The Australian consciousness is continually clobbered with think tank-manufactured narratives about China. Most of these are fictions designed to ensure that the public dare not rock the boat when their government, in its wisdom, decides to host an even greater US presence in the country, which is ideally unseen and unspoken.
Of course the Australian experience is by no means an exception. Media citation of ideologically-funded and supported think tanks is common throughout the Western world and runs far more deeply than one might imagine. Take award-winning 'citizen journalist' site Bellingcat for example. This Netherlands-based outfit likes to present itself as a force for good - an independent international collective of researchers, investigators and citizen journalists, that provides fact-checking and open source intelligence services.
Under this deceptive exterior, however, it is little more than a state-sponsored spin factory.

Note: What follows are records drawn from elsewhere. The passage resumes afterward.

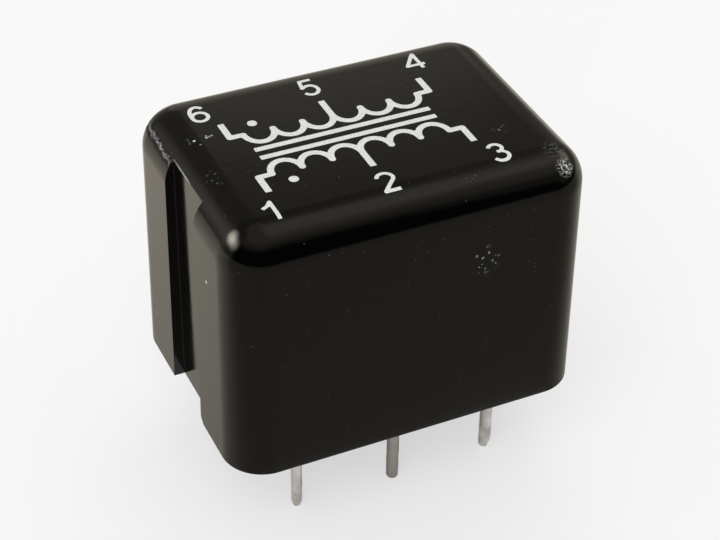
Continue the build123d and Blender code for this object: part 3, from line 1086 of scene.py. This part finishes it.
def room_material():
    """The room's light by height, in front of the case and behind it, and its bright patches."""
    material, tree, glow = new_glow("room_light")
    place = object_place(tree)
    split = split_place(tree, place)
    height = add_math(tree, "DIVIDE", split["Z"], ROOM_RADIUS)
    depth = add_math(tree, "DIVIDE", split["Y"], 2 * ROOM_TURN * ROOM_RADIUS)
    behind = add_math(tree, "ADD", depth, 0.5, clamp=True)
    front_grey = add_grey_ramp(tree, height, ROOM_GREYS_FRONT)
    back_grey = add_grey_ramp(tree, height, ROOM_GREYS_BACK)
    grey = mix_colours(tree, behind, front_grey, back_grey)
    for azimuth, elevation, inner, outer, strength in ROOM_PATCHES:
        centre = direction(azimuth, elevation) * ROOM_RADIUS
        patch = add_spot(tree, place, centre, inner * ROOM_RADIUS, outer * ROOM_RADIUS)
        grey = add_math(tree, "MULTIPLY_ADD", patch, strength, grey)
    tree.links.new(grey, glow.inputs["Strength"])
    return material


def card_material():
    """The floor's light as polished surfaces see it, dim in front and bright behind on the left."""
    material, tree, glow = new_glow("floor_card")
    place = object_place(tree)
    split = split_place(tree, place)
    lean = add_math(tree, "MULTIPLY_ADD", split["X"], CARD_TURN, split["Y"])
    share = add_range(tree, lean, -CARD_SIZE, CARD_SIZE)
    stops = [(0.5 + 0.5 * distance * MM / CARD_SIZE, grey) for distance, grey in CARD_GREYS]
    centre, inner, outer = CARD_SHADE
    narrow_centre = Vector((centre.x * CARD_SHADE_NARROWNESS, centre.y, 0))
    narrow_place = scale_place(tree, place, (CARD_SHADE_NARROWNESS, 1, 0))
    shade = add_spot(tree, narrow_place, narrow_centre, inner, outer)
    kept = add_math(tree, "MULTIPLY_ADD", shade, -CARD_SHADE_STRENGTH, 1.0)
    grey = add_math(tree, "MULTIPLY", add_grey_ramp(tree, share, stops), kept)
    tree.links.new(grey, glow.inputs["Strength"])
    return material


def show_in_reflections_only(piece):
    """Hide a piece from every kind of ray but those that polished surfaces send."""
    for ray in ("camera", "diffuse", "transmission", "volume_scatter", "shadow"):
        setattr(piece, f"visible_{ray}", False)


def remove_faces(piece, wanted):
    """Remove the faces that pass a test."""
    choose(piece, "FACE", wanted)
    bpy.ops.mesh.delete(type="FACE")
    bpy.ops.object.mode_set(mode="OBJECT")


def make_room():
    """The dim room around the table, as polished surfaces see it."""
    room = new_primitive(
        bpy.ops.mesh.primitive_uv_sphere_add, "room", segments=64, ring_count=32, radius=ROOM_RADIUS
    )
    remove_faces(room, lambda mesh, face: face.center.z < -ROOM_SKIRT)
    set_material(room, room_material())
    show_in_reflections_only(room)


def make_floor_card():
    """A thin card round the case, just over the floor, that only polished surfaces see."""
    card = new_primitive(bpy.ops.mesh.primitive_plane_add, "floor_card", size=2 * CARD_SIZE)
    bpy.ops.object.mode_set(mode="EDIT")
    bpy.ops.mesh.inset(thickness=CARD_SIZE / 2)
    bpy.ops.object.mode_set(mode="OBJECT")
    for vertex in [vertex for vertex in card.data.vertices if vertex.co.length < CARD_SIZE]:
        vertex.co.x = CARD_HOLE_LOW.x if vertex.co.x < 0 else CARD_HOLE_HIGH.x
        vertex.co.y = CARD_HOLE_LOW.y if vertex.co.y < 0 else CARD_HOLE_HIGH.y
    hole_reach = CARD_HOLE_HIGH.length
    remove_faces(card, lambda mesh, face: face.center.length < hole_reach)
    card.data.transform(Matrix.Translation((0, 0, CARD_LEVEL)))
    set_material(card, card_material())
    show_in_reflections_only(card)


make_camera()
make_world()
make_floor()
make_room()
make_floor_card()
for name, setup in SOFTBOXES.items():
    add_softbox(name, *setup)

case = make_case()
set_material(case, case_material())
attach(case, "root")
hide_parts("moulded_case")

ink = ink_material()
for piece in make_print(case):
    set_material(piece, ink)
    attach(piece, "root")

tin = tin_material()
for number in range(1, 7):
    pin = make_pin(number)
    set_material(pin, tin)
    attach(pin, "root")
    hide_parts(f"terminal_pin_{number}")

# The pieces that the CAD model shapes, each with the material of its slot
finishes = {
    "resin": resin_material(),
    "bobbin_nylon": nylon_material(),
    "copper_wire": winding_material(),
    "tape_film": tape_material(),
    "lead_enamel": enamel_material(),
    "solder": solder_material(),
    "core_steel": steel_material(),
    "case_plastic": case.data.materials[0],
    "tinned_pin": tin,
}
for subpart in frame["record"]["subparts"]:
    set_material(frame["nodes"][subpart["node"]], finishes[subpart["material_slot"]])

bpy.context.scene.view_settings.view_transform = "Standard"
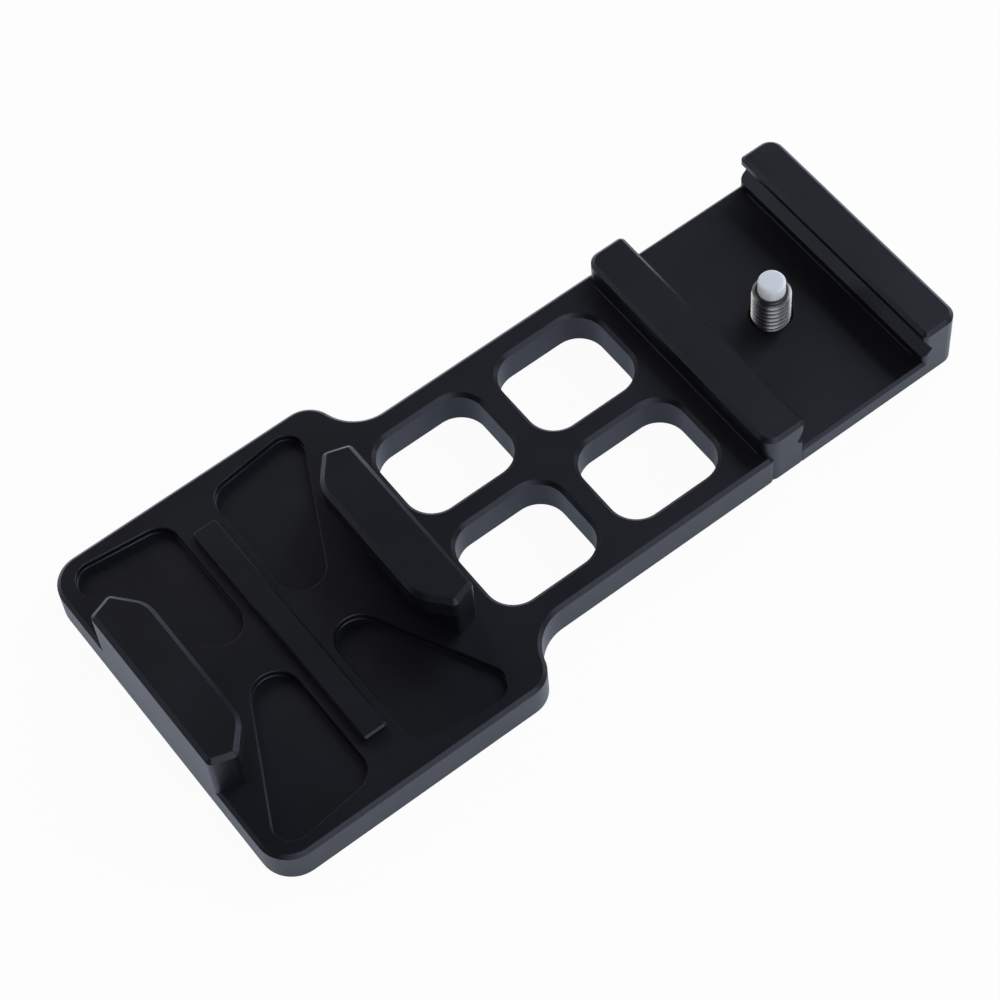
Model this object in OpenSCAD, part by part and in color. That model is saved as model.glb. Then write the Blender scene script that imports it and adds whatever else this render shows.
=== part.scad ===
// Quick-release mount that carries an action camera on a firearm accessory rail.
// One milled plate: a buckle track on the wide head, four windows in the neck and
// a V-groove clamp at the other end, locked by a set screw with a soft tip.

/* [Plate] */
// Length from the head end to the clamp end
total_l = 106.8; // [100:0.2:125]
// Thickness of the plate under the head and the neck
plate_t = 5.3; // [4.8:0.1:6.8]
// Width of the head
head_w = 49.25; // [46:0.25:56]
// Distance from the head end to the outermost point of the shoulders
head_l = 39.9; // [38.5:0.1:41]
// Width of the neck and of the clamp
neck_w = 35.5; // [33:0.5:39]
// Plan radius of the two corners at the head end
head_corner_r = 4.2; // [2:0.1:8]
// Plan radius of the two shoulders
shoulder_r = 3.8; // [2.5:0.1:5]
// Radius of the hollow curve from each shoulder into the neck
neck_fillet_r = 5.7; // [4.5:0.1:7]
// Plan radius of the corners at the clamp end
clamp_corner_r = 1.9; // [1:0.1:3]
// Bevel along the upper edges
top_bevel = 0.5; // [0.3:0.05:0.7]
// Bevel along the underside edges
bottom_bevel = 0.25; // [0.1:0.05:0.5]

/* [Windows] */
// Length of each window along the mount
window_l = 15.2; // [10:0.2:16]
// Width of each window across the mount
window_w = 12.8; // [8:0.2:13.4]
// Plan radius of the window corners
window_r = 3.75; // [1.5:0.25:4]
// Width of the cross-shaped web between the windows
web_w = 3.3; // [2.5:0.1:4]
// Shift of the window group from the middle of the free neck
window_shift = -0.2; // [-1:0.1:1]

/* [Buckle track] */
// Outside width over both buckle rails
track_w = 37.25; // [36:0.25:38]
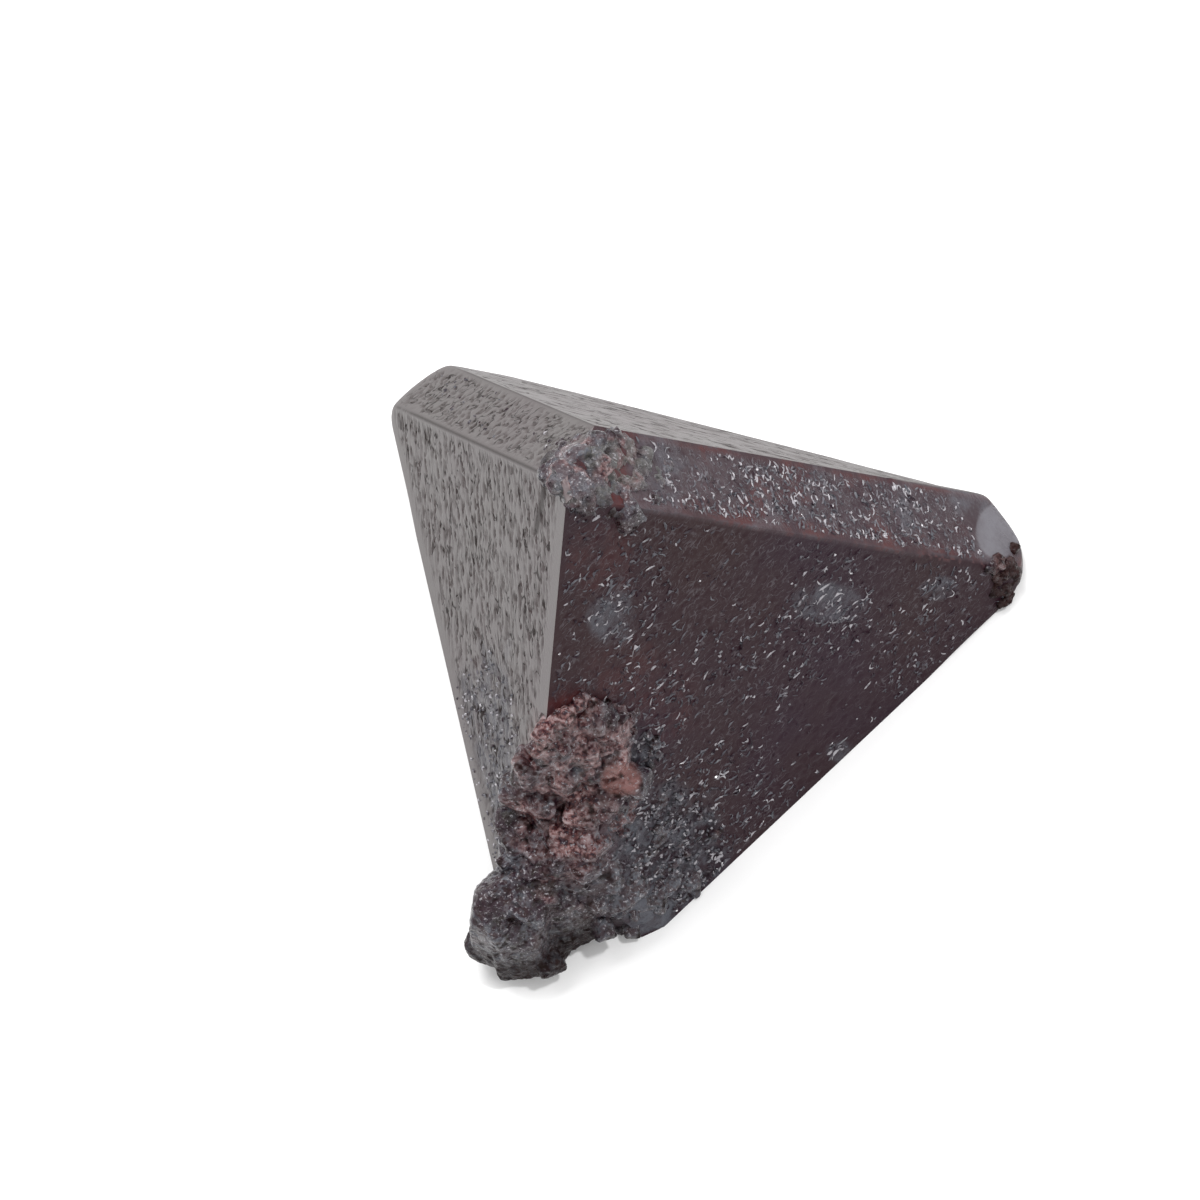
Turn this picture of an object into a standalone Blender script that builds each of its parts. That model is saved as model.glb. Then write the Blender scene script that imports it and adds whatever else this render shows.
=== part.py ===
"""Zunyite crystal: a tetrahedral crystal with bevelled edges, cut corners and a broken, lumpy tip.

The crystal rests on its hidden fourth face, which lies in the plane z = 0. Lengths are in millimetres
while the shape is worked out, and each finished mesh is scaled to metres once. Directions are given
as an azimuth from +X towards +Y and an elevation above the ground, in degrees. A facet is written as
azimuth, elevation and distance from the shape's centre.
"""

import math
import random

import bmesh
import bpy
import numpy as np
from mathutils import Matrix, Vector

NAME = "zunyite_crystal"
METRES = 0.001
WELD_REACH = 0.000001
SEED = 11

# The main tetrahedron, before anything is cut from it.
EDGE = 15.4
INRADIUS = EDGE / (2 * math.sqrt(6))
CENTRE = Vector((0, 0, INRADIUS))
FACE_ELEVATION = math.degrees(math.asin(1 / 3))
FACE_AZIMUTHS = {"back": 90, "left": 210, "right": 330}

# Distance from the tetrahedron's centre to each flat bevel along an edge.
BEVELS = {
    ("back", "left"): 4.55,
    ("back", "right"): 4.38,
    ("back", "base"): 4.38,
    ("left", "base"): 4.05,
}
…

Funded by Western governments, staffed by former military and intelligence personnel, Bellingcat quietly slipped into the habit of repeating state propaganda - passing off Western government narratives as independent neutral research, but in reality serving as an intermediary by feeding biased information to the corporate media.
Modern social media and corporate platforms disguise journalistic malpractice with ease. Statements by ideological advocates and spin doctors, who are paid by governments and vested interests to pursue a particular line of thought, constantly blur the boundaries between fact and fiction.
If we had access to better sense-making tools, and the time to examine data sources more critically, we might begin to recognize how easily duped we are. As is the case with China, propaganda only works if citizens remain unaware of their indoctrination. In the West preventing people from realizing this is itself part of the propaganda machinery - just as it is in China.